Some people use an automated tool to post a weekly “Thank you” to their top interactors (commenters & re-tweeters) – personally, I don't, but if I do get a mention in a “Thank you” I will “Thank you” back and a repost. It's a nice reaction and tells your followers you are an active and engaging account.

7 … Pay Attention to Notifications

Notifications tell you who has started following you, liked one of your tweets, if you have been mentioned in a tweet or if somebody has retweeted something you wrote or were mentioned in.

Reading your Notifications should be like reading your emails – something you do at least once a day and try and keep on top of. Notifications are the critical clues as to who is interested in what you are doing. So you should seriously consider following anybody who comes up in any notification.

Many people will follow you in the hopes you will follow them back. Generally, if they intersect with your audience in any way, you really should follow them back. But clearly there may be a limit to the number of cute-cat feeds you want to follow.

In addition to reading the Notifications, I regularly go down my list of followers and follow back anybody I might have missed, who fits the profile. I'm not sure why, but Twitter often misses notifying me and can add in new followers days later. So its worth regularly reviewing your follower list.

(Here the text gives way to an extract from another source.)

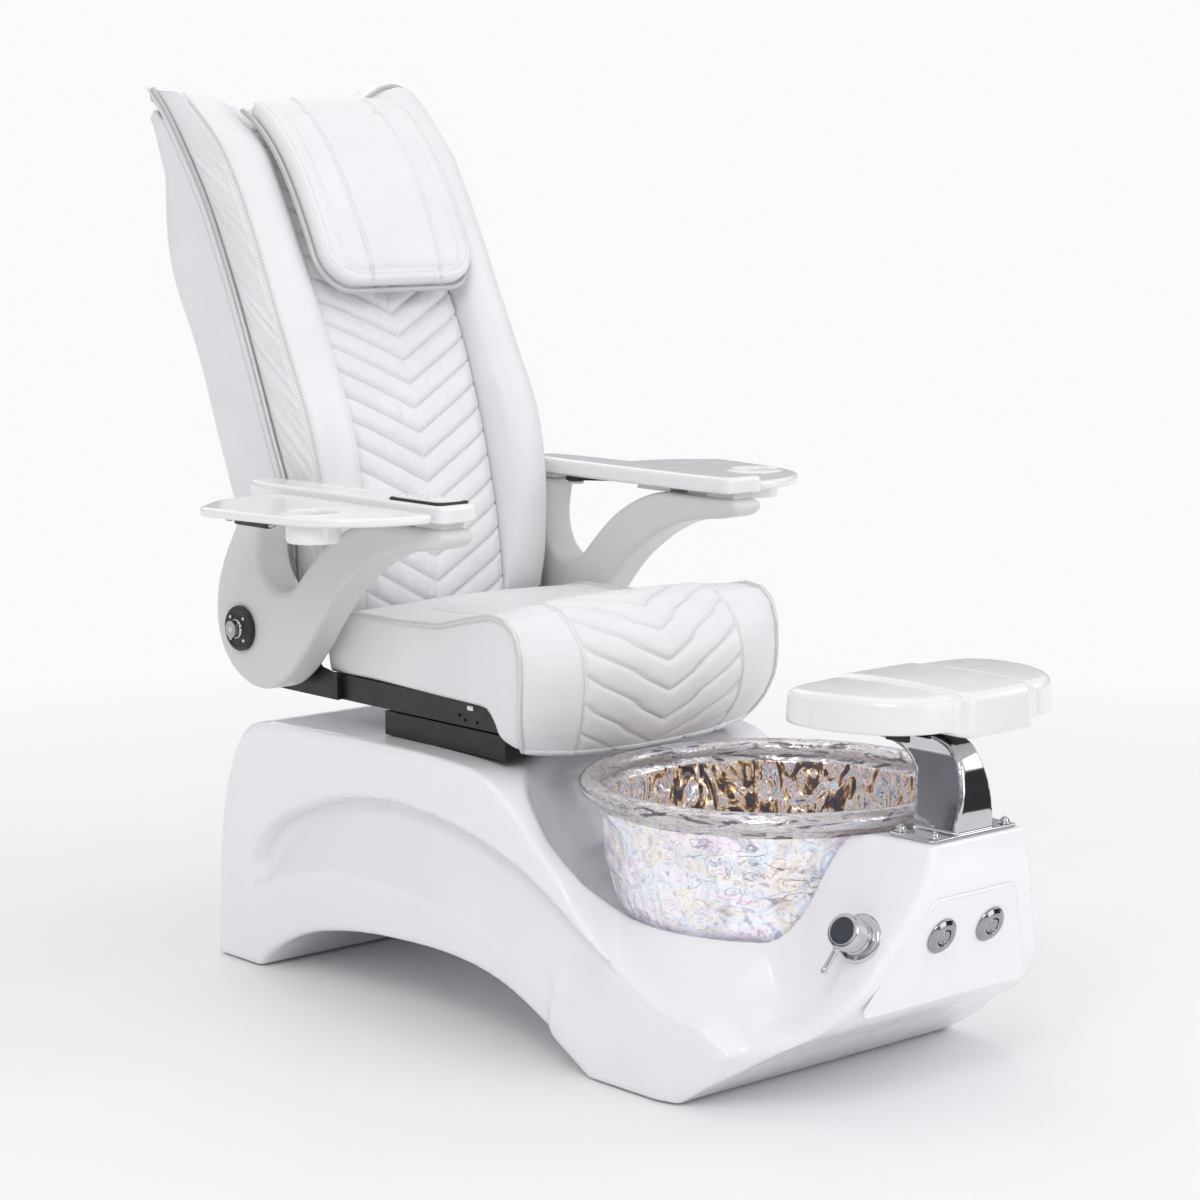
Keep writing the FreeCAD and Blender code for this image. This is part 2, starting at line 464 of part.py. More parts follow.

If you do all this, its not impossible to grow your Twitter account at the rate of about 1000 followers a month. Real meaningful organic growth at a faster rate than this is almost certainly possible, but I'm pretty happy with about 1000 a month.

Remember, as you saturate the market your growth rate will drop off. You've already got most of the active twitter accounts (in your target market) following you, so there are less to scoop up. At this point you need to either widen your market or accept you've reached the limit.

To keep up the growth, you also have to keep up the effort – as you can see, I've not always been as disciplined about that as I should have been, but it does work.